Let's start with the product because after all that is what your customers will want and what will define all of your future efforts, regardless how lofty your philosophy is.
We need to start with dispatching away of the widely quoted statement “Build a better mousetrap and people will beat a path to your door.” — On rare occasions it's true, especially for social networking apps like Facebook, or great stuff like Pandora, but most of the time engineers create technological marvels that fail to catch on public attention.
There is no single formula for success, but at least I wrote down a few characteristics of a successful application:
✓ performs the advertised function very well
✓ it's simple to use according to “Don’t make me think” rule
✓ it's an eye-candy, designed for a specific demographic group
✓ it's well designed for the platform it runs on (phone, tablets)

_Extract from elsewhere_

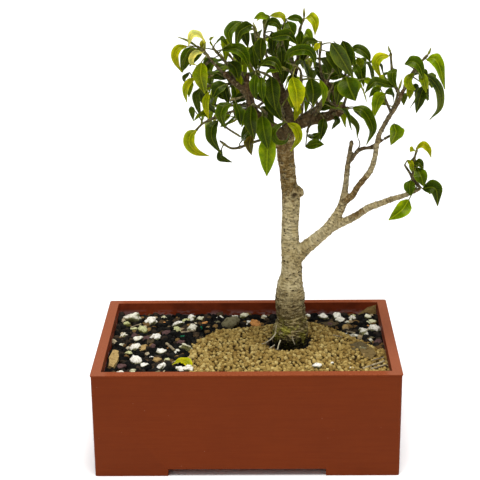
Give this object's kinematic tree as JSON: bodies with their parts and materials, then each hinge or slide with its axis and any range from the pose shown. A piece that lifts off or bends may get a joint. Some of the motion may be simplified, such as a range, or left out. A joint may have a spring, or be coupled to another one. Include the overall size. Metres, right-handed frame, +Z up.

✓ induces people to share stuff via social networks
✓ it's easy to find in app store search
✓provides reasons to use it frequently
✓ reminds of itself via unoffensive notifications
First of all your product should be useful, does not matter if it is a game or a scientific calculator, but it should do what it is designed for very well. The product should be very easy to use; any complicated options, confusing messaging, wrong assumptions, functions that take too long to execute are a sure way to loose users. Product should be designed well taking in consideration your target demographic. Your product should be designed in such way as to encourage user to share the experience, quotes, images, likes and comments via your product. Product might remind user of the new content available via notifications. Social sharing is the fastest and easiest way to reach a larger audience. Product should be named well so people can find it, it should provide a good description, if possible in multiple languages.
Finally, it is always a good idea to build a product that carters to your own needs, knowledge and interests. People often fall into a trap of developing a product based on current fads and fashions, development of a good product is usually a long process and when you are not passionate about it, you probably will fall short of success.